Facebook is the social network that defined what a social network was. It took real world social relationships into the digital world. Everything that people did offline, was now online on Facebook. You could have groups of friends, message them individually or in a group. Share posts and pictures, and most importantly get updates from all of the friends via News Feed. Facebook made it simple to stay updated with life events of everyone from your middle school friends to college friends.

Facebook has evolved over the years and has now changed fundamentally. If you login to Facebook today, you will not see status updates from friends, or pictures posted by friends. You will see news stories from Business Insider that were liked by your friends, or you might see other funny content like videos or memes that one your friends commented on. Facebook has turned from a social network to a media hub like Yahoo! was a decade ago. Except in this case, the content you see is what your friends like, so you might enjoy it as well (if you share a similar taste to your friends). Facebook also has Pages which allow brands like Pepsi or Unilever promote their products on the social media website, which show up as sponsored content in your feed. This is the new way to advertise products to the next generation. However, it has morphed a place where you communicated with friends and read about their life events, into a place where you go to read news you might be interested in, watch videos, and consume content that is created by an external website like Business Insider or one of the Facebook Pages that posts humorous content. Of course you might also see some updates posted by friends on rare occasions.
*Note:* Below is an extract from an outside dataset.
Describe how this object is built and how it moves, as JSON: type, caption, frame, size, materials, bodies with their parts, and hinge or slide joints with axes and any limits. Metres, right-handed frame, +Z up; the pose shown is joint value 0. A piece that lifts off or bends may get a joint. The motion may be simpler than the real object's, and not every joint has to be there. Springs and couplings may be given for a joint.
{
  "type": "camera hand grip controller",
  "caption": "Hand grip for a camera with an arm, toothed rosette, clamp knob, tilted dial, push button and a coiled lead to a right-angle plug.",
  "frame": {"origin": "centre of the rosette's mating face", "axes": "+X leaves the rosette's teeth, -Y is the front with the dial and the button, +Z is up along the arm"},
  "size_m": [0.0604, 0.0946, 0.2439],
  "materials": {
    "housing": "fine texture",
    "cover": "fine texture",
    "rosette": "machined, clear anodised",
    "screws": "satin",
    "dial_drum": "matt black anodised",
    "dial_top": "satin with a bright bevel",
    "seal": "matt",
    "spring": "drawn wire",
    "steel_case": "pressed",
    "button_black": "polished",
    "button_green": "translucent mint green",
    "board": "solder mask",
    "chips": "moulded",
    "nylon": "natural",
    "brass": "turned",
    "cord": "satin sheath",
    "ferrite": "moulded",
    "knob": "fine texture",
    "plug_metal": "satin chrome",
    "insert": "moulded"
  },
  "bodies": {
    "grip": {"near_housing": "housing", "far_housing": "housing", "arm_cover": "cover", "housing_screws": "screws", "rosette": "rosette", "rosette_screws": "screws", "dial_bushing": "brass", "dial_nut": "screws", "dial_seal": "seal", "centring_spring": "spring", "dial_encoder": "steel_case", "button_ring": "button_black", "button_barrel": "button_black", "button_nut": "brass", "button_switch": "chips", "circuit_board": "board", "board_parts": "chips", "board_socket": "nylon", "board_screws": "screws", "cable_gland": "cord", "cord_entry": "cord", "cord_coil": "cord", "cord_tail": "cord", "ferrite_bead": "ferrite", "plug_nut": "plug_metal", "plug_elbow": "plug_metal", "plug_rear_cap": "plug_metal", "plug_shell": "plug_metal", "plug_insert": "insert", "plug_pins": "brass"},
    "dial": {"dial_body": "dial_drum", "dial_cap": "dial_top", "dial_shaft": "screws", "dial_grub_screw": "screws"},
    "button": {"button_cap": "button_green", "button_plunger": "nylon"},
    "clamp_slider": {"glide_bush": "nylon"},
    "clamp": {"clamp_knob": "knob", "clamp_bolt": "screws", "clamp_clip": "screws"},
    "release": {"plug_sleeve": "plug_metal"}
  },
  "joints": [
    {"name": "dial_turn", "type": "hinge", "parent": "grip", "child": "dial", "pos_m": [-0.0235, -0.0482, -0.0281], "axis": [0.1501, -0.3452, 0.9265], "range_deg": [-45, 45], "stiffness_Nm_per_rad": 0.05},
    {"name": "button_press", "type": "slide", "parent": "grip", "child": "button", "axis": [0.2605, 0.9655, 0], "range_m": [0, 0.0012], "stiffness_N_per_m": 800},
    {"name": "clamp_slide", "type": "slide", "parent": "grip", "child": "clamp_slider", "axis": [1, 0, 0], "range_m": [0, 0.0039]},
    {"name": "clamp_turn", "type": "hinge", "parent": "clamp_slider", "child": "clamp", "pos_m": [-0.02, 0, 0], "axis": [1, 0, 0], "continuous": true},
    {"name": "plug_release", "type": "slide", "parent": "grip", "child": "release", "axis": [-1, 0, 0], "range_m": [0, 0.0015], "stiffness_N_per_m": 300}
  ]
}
The main issue here is that there is a market for a social network. People wanted a place to communicate with friends online, share pictures, and hear about what their friends were doing. Facebook addressed this market by launching their service several years ago. However, their evolution has changed the service fundamentally into a media hub or a personalized news app. They are heading in a Yahoo! direction. While Facebook is still a place people spend their time, will it be a destination if it continues in this trajectory?
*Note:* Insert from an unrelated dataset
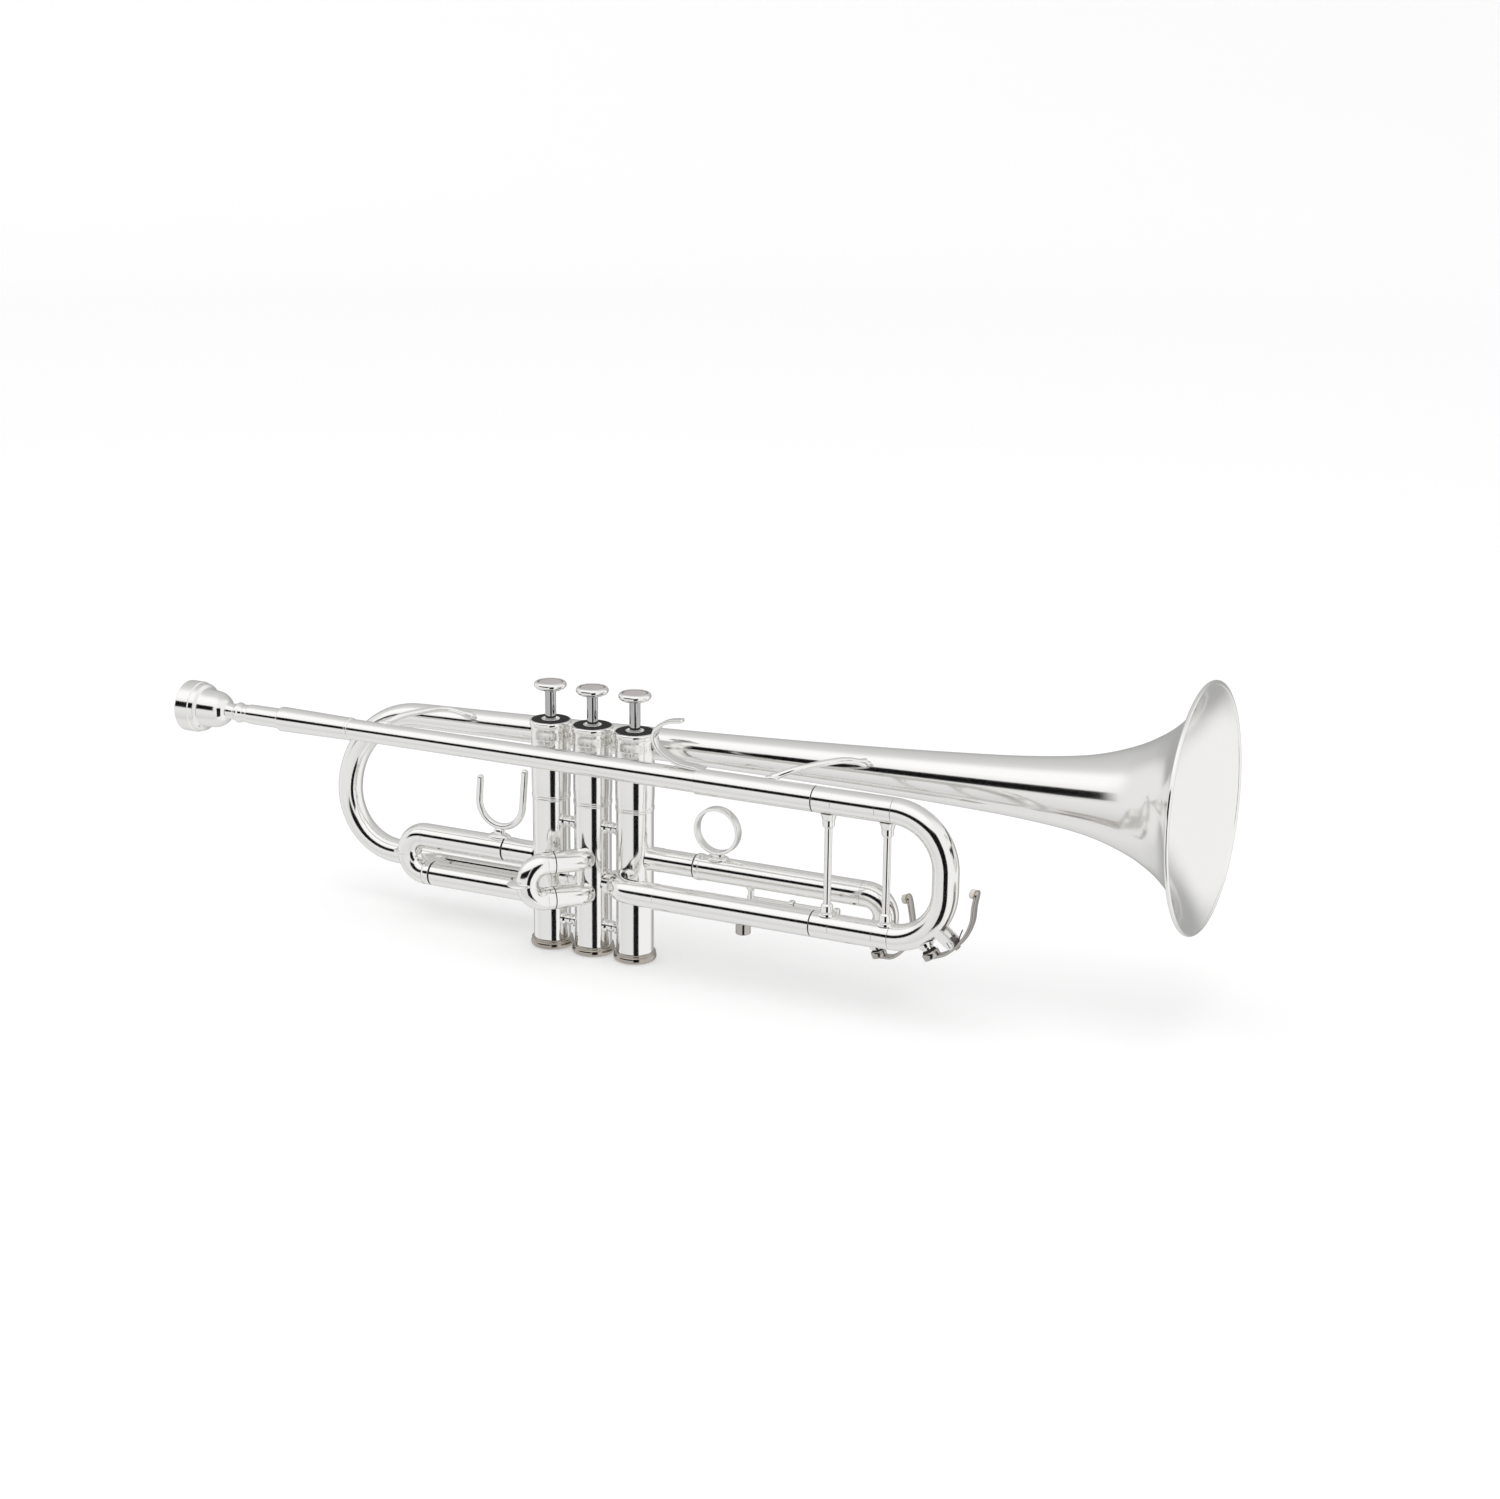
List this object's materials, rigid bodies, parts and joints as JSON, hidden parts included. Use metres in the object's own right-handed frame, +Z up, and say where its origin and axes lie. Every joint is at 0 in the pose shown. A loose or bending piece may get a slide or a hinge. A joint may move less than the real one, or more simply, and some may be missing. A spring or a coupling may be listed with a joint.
{
  "type": "trumpet",
  "caption": "Silver-plated piston trumpet with sliding tuning crooks, spring-returned valves, water keys, finger hook, thumb hook, slide ring and a removable mouthpiece.",
  "frame": {"origin": "on the second valve's axis at the middle of its casing, where the left hand holds the instrument", "axes": "+X along the instrument from mouthpiece to bell, +Y to the player's left, +Z up along the valves"},
  "size_m": [0.5562, 0.133, 0.1784],
  "materials": {
    "silver_plate": "polished silver plate over brass",
    "nickel_cap": "polished nickel silver",
    "nickel_key": "polished nickel silver, darker",
    "steel_stem": "turned steel",
    "monel_piston": "honed monel",
    "spring_steel": "spring wire",
    "black_felt": "pressed felt",
    "pearl": "pearl inlay",
    "cork": "black cork substitute",
    "guide_plastic": "nylon"
  },
  "bodies": {
    "horn": {"valve_casing_1": "silver_plate", "valve_casing_2": "silver_plate", "valve_casing_3": "silver_plate", "valve_guides": "guide_plastic", "top_valve_caps": "silver_plate", "valve_felts": "black_felt", "bottom_valve_caps": "nickel_cap", "casing_braces": "silver_plate", "crossover_knuckles": "silver_plate", "mouthpiece_receiver": "silver_plate", "leadpipe": "silver_plate", "main_slide_sleeves": "silver_plate", "third_valve_elbow": "silver_plate", "finger_hook": "silver_plate", "bell": "silver_plate", "bell_rim": "silver_plate", "bell_bow": "silver_plate", "bell_braces": "silver_plate", "first_slide_fixed_tube": "silver_plate", "first_slide_fixed_sleeve": "silver_plate", "second_slide_sleeves": "silver_plate", "third_slide_fixed_tube": "silver_plate", "third_slide_fixed_sleeve": "silver_plate", "third_slide_stop_fittings": "silver_plate"},
    "mouthpiece": {"mouthpiece": "silver_plate"},
    "valve_1": {"piston_1": "monel_piston", "valve_stem_1": "steel_stem", "finger_button_1": "silver_plate", "button_pearl_1": "pearl", "valve_spring_1": "spring_steel"},
    "valve_2": {"piston_2": "monel_piston", "valve_stem_2": "steel_stem", "finger_button_2": "silver_plate", "button_pearl_2": "pearl", "valve_spring_2": "spring_steel"},
    "valve_3": {"piston_3": "monel_piston", "valve_stem_3": "steel_stem", "finger_button_3": "silver_plate", "button_pearl_3": "pearl", "valve_spring_3": "spring_steel"},
    "main_tuning_slide": {"main_slide_legs": "silver_plate", "main_slide_crook": "silver_plate", "main_water_key_saddle": "silver_plate", "main_slide_braces": "silver_plate"},
    "main_key": {"main_water_key": "nickel_key", "main_water_key_cork": "cork"},
    "first_valve_slide": {"first_slide_sleeve": "silver_plate", "first_slide_inner_leg": "silver_plate", "first_slide_crook": "silver_plate", "thumb_hook": "silver_plate"},
    "second_valve_slide": {"second_slide_legs": "silver_plate", "second_slide_crook": "silver_plate"},
    "third_valve_slide": {"third_slide_sleeve": "silver_plate", "third_slide_inner_leg": "silver_plate", "third_slide_crook": "silver_plate", "third_water_key_saddle": "silver_plate", "third_slide_ring": "silver_plate", "third_slide_stop_rod": "silver_plate"},
    "third_key": {"third_water_key": "nickel_key", "third_water_key_cork": "cork"}
  },
  "joints": [
    {"name": "mouthpiece_pull", "type": "slide", "parent": "horn", "child": "mouthpiece", "axis": [-1, 0, 0], "range_m": [0, 0.03]},
    {"name": "valve_1_press", "type": "slide", "parent": "horn", "child": "valve_1", "axis": [0, 0, -1], "range_m": [0, 0.015], "stiffness_N_per_m": 150, "springref_m": -0.02, "deforming": ["valve_spring_1"]},
    {"name": "valve_2_press", "type": "slide", "parent": "horn", "child": "valve_2", "axis": [0, 0, -1], "range_m": [0, 0.015], "stiffness_N_per_m": 150, "springref_m": -0.02, "deforming": ["valve_spring_2"]},
    {"name": "valve_3_press", "type": "slide", "parent": "horn", "child": "valve_3", "axis": [0, 0, -1], "range_m": [0, 0.015], "stiffness_N_per_m": 150, "springref_m": -0.02, "deforming": ["valve_spring_3"]},
    {"name": "main_slide_pull", "type": "slide", "parent": "horn", "child": "main_tuning_slide", "axis": [1, 0, 0], "range_m": [0, 0.045]},
    {"name": "main_water_key_press", "type": "hinge", "parent": "main_tuning_slide", "child": "main_key", "pos_m": [0.21165, -0.0258, -0.01402], "axis": [0, -1, 0], "range_deg": [0, 12], "stiffness_Nm_per_rad": 0.05, "springref_deg": -22.92},
    {"name": "first_slide_pull", "type": "slide", "parent": "horn", "child": "first_valve_slide", "axis": [-1, 0, 0], "range_m": [0, 0.02]},
    {"name": "second_slide_pull", "type": "slide", "parent": "horn", "child": "second_valve_slide", "axis": [-0.6691, -0.7431, 0], "range_m": [0, 0.012]},
    {"name": "third_slide_pull", "type": "slide", "parent": "horn", "child": "third_valve_slide", "axis": [1, 0, 0], "range_m": [0, 0.02]},
    {"name": "third_water_key_press", "type": "hinge", "parent": "third_valve_slide", "child": "third_key", "pos_m": [0.17448, 0, -0.0274], "axis": [0, -1, 0], "range_deg": [0, 12], "stiffness_Nm_per_rad": 0.04, "springref_deg": -22.92}
  ]
}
Facebook Pages is a good product as it creates a place for brands, celebrities, music bands, and special interests. Its also a good catalyst for ads, which are needed as the service survives on ad revenue. But at the end of the day, its a balancing act. Users seeing some content from pages that they are interested in, will keep the engagement high, but at the same time seeing most of the content in the News Feed come from either external news sources or pages that create media content, drive away from the concept of a social network.

While Facebook will continue to do well in the short to medium term, its crucial that they dedicate resources to building the News Feed algorithm as its the heart of the social network. Its what people see when the come to Facebook. If they rarely see status updates from friends or pictures posted by friends, and mostly see news articles and humorous posts by random Facebook Pages, then the notion of Facebook will change. It will start being viewed as a media hub. I feel that a need for a social network exists and a media hub is a completely different space. Its up to Facebook to steer into either direction.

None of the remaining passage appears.